Joy is upfront about Slim’s imperfections as a husband and the challenges she faced as the mother of two young children. When Slim started “going to the movies’’ with attractive showgirls, Joy reeled him in. “There began the toughening up of Joy,’’ she says.
Joy is direct in the interviews. She tells it like it is. When she talks about sending her children to boarding school, so she and Slim could continue their Australia-wide tours, she cries, all these decades later. The children, Anne Kirkpatrick and David Kirkpatrick, country music singersongwriters themselves, are interviewed. They love their father. David notes that after “crossing the Nullarbor five times by the time I was six”, boarding school wasn’t so bad. There is a beautiful moment when Joy, who had childhood polio, remembers, soon after she met Slim, him helping her fix a broken shoe and being gentle and kind about her calipers. “He was a good man, even with all his shenanigans.’’ She laughs when she remembers how he coped with living in Sydney in the 70s, a decision she more or less forced on him. “Quite frankly, my beloved Slim was impossible to live with.”

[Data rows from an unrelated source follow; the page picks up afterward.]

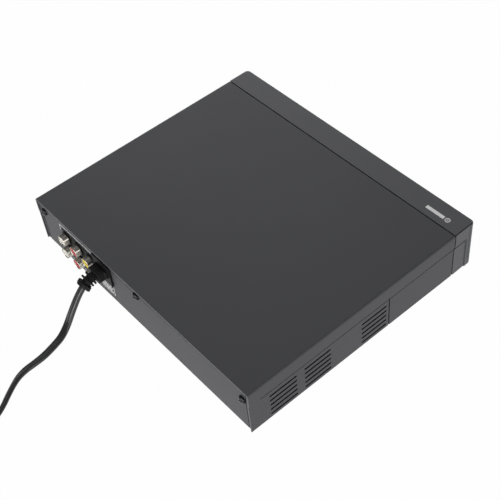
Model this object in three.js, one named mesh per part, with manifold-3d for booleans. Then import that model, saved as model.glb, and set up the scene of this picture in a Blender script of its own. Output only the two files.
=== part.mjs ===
// A compact disc player: folded steel case, moulded front, loader with a sliding tray, boards and mains lead.
// Millimetres. +X is to the right as seen from the front, the front faces -Y, the feet stand on z = 0.
import * as THREE from "three";
import { mergeVertices } from "three/addons/utils/BufferGeometryUtils.js";
import Module from "manifold-3d";

const wasm = await Module();
wasm.setup();

// Driving dimensions of the case
const caseWidth = 225;
const caseDepth = 193.5;
const boxHeight = 38.5;
const footHeight = 4;
const fasciaDepth = 17.8;
const seamGap = 0.9;
const sheet = 0.8;
const touch = 0.3;
const running = 0.6;
const over = 1;
const jackProud = 4;
const buttonProud = 0.5;
const weld = 1e-4;

// Planes that follow from them: the object without its lead is centred on the origin
const yRear = (caseDepth + buttonProud - jackProud) / 2;
const yFront = yRear - caseDepth;
const yFasciaBack = yFront + fasciaDepth;
const ySeam = yFasciaBack + seamGap;
const zPlate = footHeight;
const zFloor = zPlate + sheet;
const zTop = footHeight + boxHeight;
const zCeiling = zTop - sheet;
const sides = { tiny: 8, small: 12, middle: 20, large: 36 };

// Helpers: a geometry becomes a solid, shapes become prisms along an axis, and a solid becomes a mesh.
function solid(geometry) {
  const bare = geometry.index ? geometry.toNonIndexed() : geometry.clone();
  bare.deleteAttribute("normal");
  bare.deleteAttribute("uv");
  const merged = mergeVertices(bare, weld);
  return new wasm.Manifold(
    new wasm.Mesh({
      numProp: 3,
      vertProperties: merged.attributes.position.array,
      triVerts: new Uint32Array(merged.index.array),
    }),
  );
}

const X = new THREE.Vector3(1, 0, 0);
const Y = new THREE.Vector3(0, 1, 0);
const Z = new THREE.Vector3(0, 0, 1);
const bases = {
  x: new THREE.Matrix4().makeBasis(Y, Z, X),
  y: new THREE.Matrix4().makeBasis(X, Z, Y.clone().negate()),
  z: new THREE.Matrix4(),
};

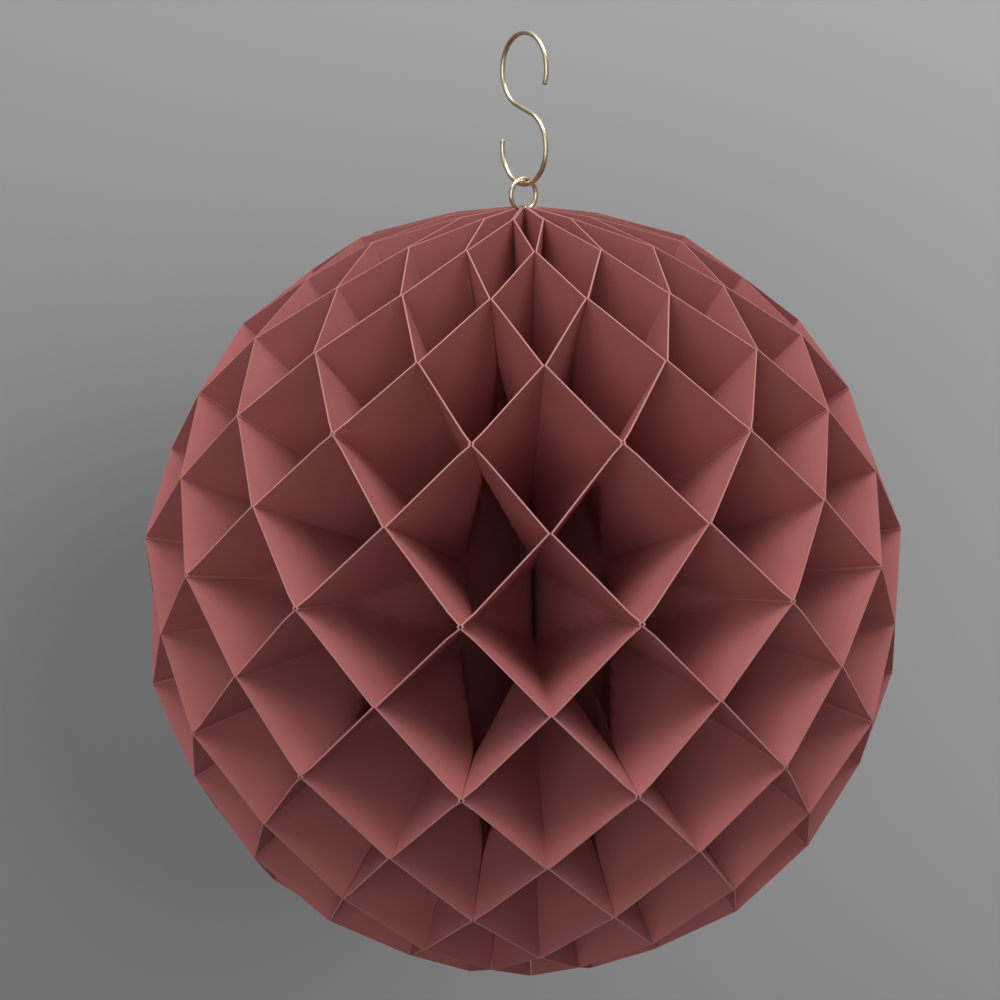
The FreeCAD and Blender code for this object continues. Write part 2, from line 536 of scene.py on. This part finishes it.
def s_hook(finish):
    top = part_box("s_hook")[1].z
    upper = Vector((0, 0, top - HOOK_WIRE / 2 - HOOK_BEND))
    lower = upper - UP * HOOK_SPACING
    touch = math.asin(2 * HOOK_BEND / HOOK_SPACING)
    line = arc(upper, HOOK_BEND, UPPER_TIP, math.pi + touch, 90)
    line += arc(lower, HOOK_BEND, touch, LOWER_TIP, 90)
    ease = 0.12 * MM
    full = HOOK_WIRE / 2
    first = (line[1] - line[0]).normalized()
    final = (line[-1] - line[-2]).normalized()
    line = [line[0], line[0] + first * ease, *line[1:-1], line[-1] - final * ease, line[-1]]

    def radius(k):
        return full - ease if k in (0, len(line) - 1) else full

    piece = tube("s_hook_wire", line, radius, False, finish, 28)
    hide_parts("s_hook")
    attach(piece, "hanger")


def jump_ring(finish):
    low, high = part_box("ring")
    bend = (high.z - low.z - RING_WIRE) / 2
    centre = Vector((0, 0, (low.z + high.z) / 2))
    steps = 96
    line = []
    for k in range(steps):
        angle = 2 * math.pi * k / steps
        line.append(centre + Vector((0, math.cos(angle), math.sin(angle))) * bend)
    piece = tube("ring_wire", line, lambda k: RING_WIRE / 2, True, finish, 28)
    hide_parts("ring")
    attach(piece, "hanger")


def aim_camera():
    """Camera in the photograph's place: it looks at the middle of the ball, then turns a little."""
    e = VIEW_ELEVATION
    right = Vector((1, 0, 0))
    ahead = Vector((0, math.cos(e), -math.sin(e)))
    above = Vector((0, math.sin(e), math.cos(e)))
    place = -ahead * VIEW_DISTANCE
    c, s = math.cos(VIEW_PAN), math.sin(VIEW_PAN)
    right, ahead = right * c - ahead * s, right * s + ahead * c
    c, s = math.cos(VIEW_TILT), math.sin(VIEW_TILT)
    above, ahead = above * c - ahead * s, above * s + ahead * c
    c, s = math.cos(VIEW_ROLL), math.sin(VIEW_ROLL)
    right, above = right * c - above * s, right * s + above * c
    swing = Matrix.Rotation(VIEW_AZIMUTH, 3, "Z")
    axes = Matrix([swing @ right, swing @ above, swing @ -ahead]).transposed()
    data = bpy.data.cameras.new("camera")
    data.sensor_width = SENSOR
    data.lens = LENS
    data.clip_start = 0.01
    data.clip_end = 20
    camera = bpy.data.objects.new("camera", data)
    bpy.context.scene.collection.objects.link(camera)
    camera.matrix_world = Matrix.Translation(swing @ place + BALL_CENTRE) @ axes.to_4x4()
    bpy.context.scene.camera = camera
    return swing


def lamp(name, kind, energy, size, place, target):
    data = bpy.data.lights.new(name, kind)
    data.energy = energy
    data.size = size
    light = bpy.data.objects.new(name, data)
    bpy.context.scene.collection.objects.link(light)
    light.location = place
    light.rotation_mode = "QUATERNION"
    light.rotation_quaternion = (target - place).to_track_quat("-Z", "Y")
    return light


def plain_stage(swing):
    """A pale wall behind and a pale floor below, in one sweep, with painted light: lighter to the right
    and upward, and a painted shadow of the ball low on the left.
    """
    f = Finish("pale_stage")
    here = f.place()
    # Painted shadow of the ball on the backdrop, centred low on the left behind it
    painted_shadow_centre = swing @ Vector(PAINTED_SHADOW_SPOT) + BALL_CENTRE
    # Painted light: the backdrop grows lighter to the right and upward
    painted_light_to_right = f.along(here, swing @ Vector((1, 0, 0)))
    painted_light_upward = f.along(here, UP) - BALL_CENTRE.z
    far = f.node("ShaderNodeVectorMath", {"operation": "DISTANCE"}, {0: here, 1: painted_shadow_centre}, out=1)
    painted_shadow = f.node("ShaderNodeMath", {"operation": "EXPONENT"}, {0: -1.0 * (far * (1 / PAINTED_SHADOW_REACH)) ** 2})
    grey = GREY + GREY_PAINTED_LIGHT_TO_RIGHT * painted_light_to_right + GREY_PAINTED_LIGHT_UPWARD * painted_light_upward - GREY_PAINTED_SHADOW * painted_shadow
    colour = f.node("ShaderNodeClamp", None, {"Value": grey, "Min": 0.2, "Max": 0.5})
    sockets = {"Base Color": colour, "Roughness": 0.95, "Specular IOR Level": 0.1}
    finish = f.done(f.node("ShaderNodeBsdfPrincipled", None, sockets))
    profile = [(FLOOR_FRONT, FLOOR_Z), (WALL_BEHIND - SWEEP_ROUND, FLOOR_Z)]
    for k in range(1, 13):
        angle = math.pi / 2 * k / 12
        y = WALL_BEHIND - SWEEP_ROUND + SWEEP_ROUND * math.sin(angle)
        profile.append((y, FLOOR_Z + SWEEP_ROUND * (1 - math.cos(angle))))
    profile.append((WALL_BEHIND, WALL_TOP))
    points = []
    for x in (-HALF_WIDTH, HALF_WIDTH):
        points += [tuple(swing @ Vector((x, y, 0)) + UP * z) for y, z in profile]
    count = len(profile)
    faces = [(k, k + 1, count + k + 1, count + k) for k in range(count - 1)]
    mesh = bpy.data.meshes.new("stage_sweep")
    mesh.from_pydata(points, [], faces)
    mesh.polygons.foreach_set("use_smooth", [True] * len(faces))
    mesh.materials.append(finish)
    sweep = bpy.data.objects.new("stage_sweep", mesh)
    bpy.context.scene.collection.objects.link(sweep)


def lights(swing):
    for name, (place, energy) in LAMPS.items():
        lamp(name, "AREA", energy, LAMP_SIZE, swing @ Vector(place) + BALL_CENTRE, BALL_CENTRE)
    world = bpy.data.worlds.new("studio")
    bpy.context.scene.world = world
    world.use_nodes = True
    world.node_tree.nodes["Background"].inputs[0].default_value = rgb(1, 1, 1)
    world.node_tree.nodes["Background"].inputs[1].default_value = WORLD_LEVEL


def main():
    swing = aim_camera()
    finishes = (paper_face(), paper_edge())
    for number, name in enumerate(LEAVES):
        folded_leaf(number, name, finishes)
    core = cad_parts["spindle"]
    core.data.materials.clear()
    core.data.materials.append(rolled_paper())
    brass = drawn_brass()
    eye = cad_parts["eye_pin"]
    eye.data.materials.clear()
    eye.data.materials.append(brass)
    s_hook(brass)
    jump_ring(brass)
    plain_stage(swing)
    lights(swing)
    bpy.context.scene.view_settings.view_transform = "Standard"


main()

They went back on the road and there is a heartlifting extended sequence about their relationship with Indigenous communities and Indigenous musicians.
That goes to another part of this love story: the love younger musicians have for the music Slim and Joy made. There are interviews with Paul Kelly, Don Walker, Missy Higgins, Kasey Chambers and Keith Urban, some of whom perform Slim Dusty classics.
Kelly is fascinating on Lights on the Hill, a sad song about a truck driver who runs off the road, for good. Yet it has an upbeat tempo. Kelly doffs his hat to this fine example of “music at odds with the lyrics”.
Slim and Joy were in the 1984 dramatisation of their early life and career, The Slim Dusty Movie, directed by Rob Stewart. Stenders skilfully blends scenes from this movie with real-life home movie footage supplied by Slim and Joy’s grandson James Arneman.
This archival film, which is beautiful to look at, and the interviews with Joy, are what make this movie “new” and a little bit special.
There are lovely snapshots from a different Australia, such as the letter Slim received offering his first recording session, addressed to “Slim Dusty, Esq.”. He chose the name when he was 11, but Joy spent her days with the man not the legend. “I loved the man. I didn’t care much about the name,’’ she says.
A Pub With No Beer gets a look in of course. We see Slim singing it in duet with the bloke who wrote it, Gordon Parsons, one of those “larrikins” Joy and her sister met back in the day.
This is an utterly charming film. It is chronological, so it ends with Slim’s death. The final song we hear, ahead of the end credits, is an exquisite rendition of The Biggest Disappointment from Missy Higgins.
Slim and I is in selected cinemas. If you can’t see it that way, look out for it on a streaming service or wait for its DVD release on December 9.
I think, for people of a certain age, it is a perfect Christmas stocking filler. As Slim noted in his 1969 song Christmas on the Station, “Ohh the kids are hanging stockings/And there’s one for me and you”.